### Required work
Present the data once more in exactly its original form.

### Dataset excerpt
━━━━━━━━━━

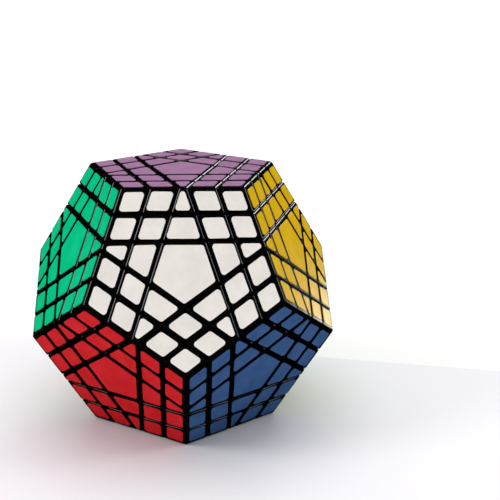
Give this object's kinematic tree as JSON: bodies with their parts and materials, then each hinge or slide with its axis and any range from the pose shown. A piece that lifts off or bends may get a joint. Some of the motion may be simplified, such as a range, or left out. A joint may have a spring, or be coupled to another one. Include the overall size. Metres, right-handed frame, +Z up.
{
  "type": "dodecahedron twisty puzzle",
  "caption": "Dodecahedral twisty puzzle whose pentagonal faces are cut twice along each side, with outer and second layers that turn about three of its face axes.",
  "frame": {"origin": "centre of the bottom face, which the puzzle rests on", "axes": "+Z up along the axis of the top face; the front face looks along -Y and upwards"},
  "size_m": [0.0994, 0.1046, 0.0846],
  "materials": {
    "black_plastic": "smooth moulded ABS, semi-gloss",
    "core_plastic": "moulded nylon",
    "steel": "zinc plated",
    "sticker_white": "satin vinyl sticker",
    "sticker_purple": "satin vinyl sticker",
    "sticker_green": "satin vinyl sticker",
    "sticker_yellow": "satin vinyl sticker",
    "sticker_red": "satin vinyl sticker",
    "sticker_blue": "satin vinyl sticker",
    "sticker_orange": "satin vinyl sticker",
    "sticker_light_blue": "satin vinyl sticker",
    "sticker_lime": "satin vinyl sticker",
    "sticker_grey": "satin vinyl sticker",
    "sticker_cream": "satin vinyl sticker",
    "sticker_pink": "satin vinyl sticker"
  },
  "bodies": {
    "core": {"core_spider": "core_plastic", "fixed_pieces": "black_plastic", "front_centre": "black_plastic", "right_centre": "black_plastic", "back_right_centre": "black_plastic", "back_left_centre": "black_plastic", "left_centre": "black_plastic", "lower_front_right_centre": "black_plastic", "lower_back_centre": "black_plastic", "lower_left_centre": "black_plastic", "bottom_centre": "black_plastic", "top_screw": "steel", "top_spring": "steel", "lower_front_left_screw": "steel", "lower_front_left_spring": "steel", "lower_right_screw": "steel", "lower_right_spring": "steel"},
    "top_layer": {"top_corner_1": "black_plastic", "top_corner_2": "black_plastic", "top_corner_3": "black_plastic", "top_corner_4": "black_plastic", "top_corner_5": "black_plastic", "top_wing_1": "black_plastic", "top_wing_2": "black_plastic", "top_wing_3": "black_plastic", "top_wing_4": "black_plastic", "top_wing_5": "black_plastic", "top_wing_6": "black_plastic", "top_wing_7": "black_plastic", "top_wing_8": "black_plastic", "top_wing_9": "black_plastic", "top_wing_10": "black_plastic", "top_mid_edge_1": "black_plastic", "top_mid_edge_2": "black_plastic", "top_mid_edge_3": "black_plastic", "top_mid_edge_4": "black_plastic", "top_mid_edge_5": "black_plastic", "top_x_centre_1": "black_plastic", "top_x_centre_2": "black_plastic", "top_x_centre_3": "black_plastic", "top_x_centre_4": "black_plastic", "top_x_centre_5": "black_plastic", "top_t_centre_1": "black_plastic", "top_t_centre_2": "black_plastic", "top_t_centre_3": "black_plastic", "top_t_centre_4": "black_plastic", "top_t_centre_5": "black_plastic", "top_centre_cap": "black_plastic", "top_centre_stem": "black_plastic"},
    "top_slice": {"top_slice_ring": "black_plastic"},
    "lower_front_left_layer": {"lower_front_left_layer_ring": "black_plastic", "lower_front_left_centre_cap": "black_plastic", "lower_front_left_centre_stem": "black_plastic"},
    "lower_front_left_slice": {"lower_front_left_slice_ring": "black_plastic"},
    "lower_right_layer": {"lower_right_layer_ring": "black_plastic", "lower_right_centre_cap": "black_plastic", "lower_right_centre_stem": "black_plastic"},
    "lower_right_slice": {"lower_right_slice_ring": "black_plastic"}
  },
  "joints": [
    {"name": "top_layer_turn", "type": "hinge", "parent": "core", "child": "top_layer", "pos_m": [0, 0, 0.04231], "axis": [0, 0, 1], "continuous": true},
    {"name": "top_slice_turn", "type": "hinge", "parent": "core", "child": "top_slice", "pos_m": [0, 0, 0.04231], "axis": [0, 0, 1], "continuous": true},
    {"name": "lower_front_left_layer_turn", "type": "hinge", "parent": "core", "child": "lower_front_left_layer", "pos_m": [0, 0, 0.04231], "axis": [-0.5257, -0.7236, -0.4472], "continuous": true},
    {"name": "lower_front_left_slice_turn", "type": "hinge", "parent": "core", "child": "lower_front_left_slice", "pos_m": [0, 0, 0.04231], "axis": [-0.5257, -0.7236, -0.4472], "continuous": true},
    {"name": "lower_right_layer_turn", "type": "hinge", "parent": "core", "child": "lower_right_layer", "pos_m": [0, 0, 0.04231], "axis": [0.8507, 0.2764, -0.4472], "continuous": true},
    {"name": "lower_right_slice_turn", "type": "hinge", "parent": "core", "child": "lower_right_slice", "pos_m": [0, 0, 0.04231], "axis": [0.8507, 0.2764, -0.4472], "continuous": true}
  ]
}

━━━━━━━━━━

### Task result
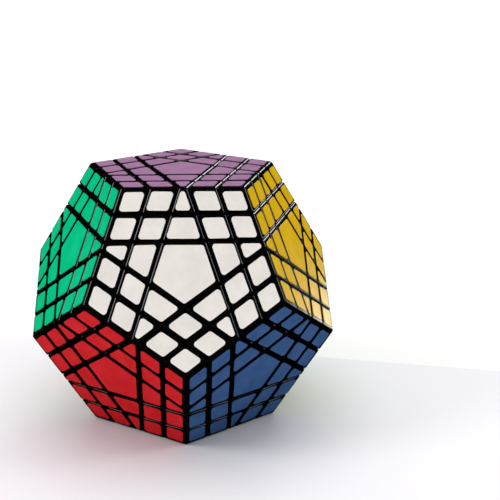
Give this object's kinematic tree as JSON: bodies with their parts and materials, then each hinge or slide with its axis and any range from the pose shown. A piece that lifts off or bends may get a joint. Some of the motion may be simplified, such as a range, or left out. A joint may have a spring, or be coupled to another one. Include the overall size. Metres, right-handed frame, +Z up.
{
  "type": "dodecahedron twisty puzzle",
  "caption": "Dodecahedral twisty puzzle whose pentagonal faces are cut twice along each side, with outer and second layers that turn about three of its face axes.",
  "frame": {"origin": "centre of the bottom face, which the puzzle rests on", "axes": "+Z up along the axis of the top face; the front face looks along -Y and upwards"},
  "size_m": [0.0994, 0.1046, 0.0846],
  "materials": {
    "black_plastic": "smooth moulded ABS, semi-gloss",
    "core_plastic": "moulded nylon",
    "steel": "zinc plated",
    "sticker_white": "satin vinyl sticker",
    "sticker_purple": "satin vinyl sticker",
    "sticker_green": "satin vinyl sticker",
    "sticker_yellow": "satin vinyl sticker",
    "sticker_red": "satin vinyl sticker",
    "sticker_blue": "satin vinyl sticker",
    "sticker_orange": "satin vinyl sticker",
    "sticker_light_blue": "satin vinyl sticker",
    "sticker_lime": "satin vinyl sticker",
    "sticker_grey": "satin vinyl sticker",
    "sticker_cream": "satin vinyl sticker",
    "sticker_pink": "satin vinyl sticker"
  },
  "bodies": {
    "core": {"core_spider": "core_plastic", "fixed_pieces": "black_plastic", "front_centre": "black_plastic", "right_centre": "black_plastic", "back_right_centre": "black_plastic", "back_left_centre": "black_plastic", "left_centre": "black_plastic", "lower_front_right_centre": "black_plastic", "lower_back_centre": "black_plastic", "lower_left_centre": "black_plastic", "bottom_centre": "black_plastic", "top_screw": "steel", "top_spring": "steel", "lower_front_left_screw": "steel", "lower_front_left_spring": "steel", "lower_right_screw": "steel", "lower_right_spring": "steel"},
    "top_layer": {"top_corner_1": "black_plastic", "top_corner_2": "black_plastic", "top_corner_3": "black_plastic", "top_corner_4": "black_plastic", "top_corner_5": "black_plastic", "top_wing_1": "black_plastic", "top_wing_2": "black_plastic", "top_wing_3": "black_plastic", "top_wing_4": "black_plastic", "top_wing_5": "black_plastic", "top_wing_6": "black_plastic", "top_wing_7": "black_plastic", "top_wing_8": "black_plastic", "top_wing_9": "black_plastic", "top_wing_10": "black_plastic", "top_mid_edge_1": "black_plastic", "top_mid_edge_2": "black_plastic", "top_mid_edge_3": "black_plastic", "top_mid_edge_4": "black_plastic", "top_mid_edge_5": "black_plastic", "top_x_centre_1": "black_plastic", "top_x_centre_2": "black_plastic", "top_x_centre_3": "black_plastic", "top_x_centre_4": "black_plastic", "top_x_centre_5": "black_plastic", "top_t_centre_1": "black_plastic", "top_t_centre_2": "black_plastic", "top_t_centre_3": "black_plastic", "top_t_centre_4": "black_plastic", "top_t_centre_5": "black_plastic", "top_centre_cap": "black_plastic", "top_centre_stem": "black_plastic"},
    "top_slice": {"top_slice_ring": "black_plastic"},
    "lower_front_left_layer": {"lower_front_left_layer_ring": "black_plastic", "lower_front_left_centre_cap": "black_plastic", "lower_front_left_centre_stem": "black_plastic"},
    "lower_front_left_slice": {"lower_front_left_slice_ring": "black_plastic"},
    "lower_right_layer": {"lower_right_layer_ring": "black_plastic", "lower_right_centre_cap": "black_plastic", "lower_right_centre_stem": "black_plastic"},
    "lower_right_slice": {"lower_right_slice_ring": "black_plastic"}
  },
  "joints": [
    {"name": "top_layer_turn", "type": "hinge", "parent": "core", "child": "top_layer", "pos_m": [0, 0, 0.04231], "axis": [0, 0, 1], "continuous": true},
    {"name": "top_slice_turn", "type": "hinge", "parent": "core", "child": "top_slice", "pos_m": [0, 0, 0.04231], "axis": [0, 0, 1], "continuous": true},
    {"name": "lower_front_left_layer_turn", "type": "hinge", "parent": "core", "child": "lower_front_left_layer", "pos_m": [0, 0, 0.04231], "axis": [-0.5257, -0.7236, -0.4472], "continuous": true},
    {"name": "lower_front_left_slice_turn", "type": "hinge", "parent": "core", "child": "lower_front_left_slice", "pos_m": [0, 0, 0.04231], "axis": [-0.5257, -0.7236, -0.4472], "continuous": true},
    {"name": "lower_right_layer_turn", "type": "hinge", "parent": "core", "child": "lower_right_layer", "pos_m": [0, 0, 0.04231], "axis": [0.8507, 0.2764, -0.4472], "continuous": true},
    {"name": "lower_right_slice_turn", "type": "hinge", "parent": "core", "child": "lower_right_slice", "pos_m": [0, 0, 0.04231], "axis": [0.8507, 0.2764, -0.4472], "continuous": true}
  ]
}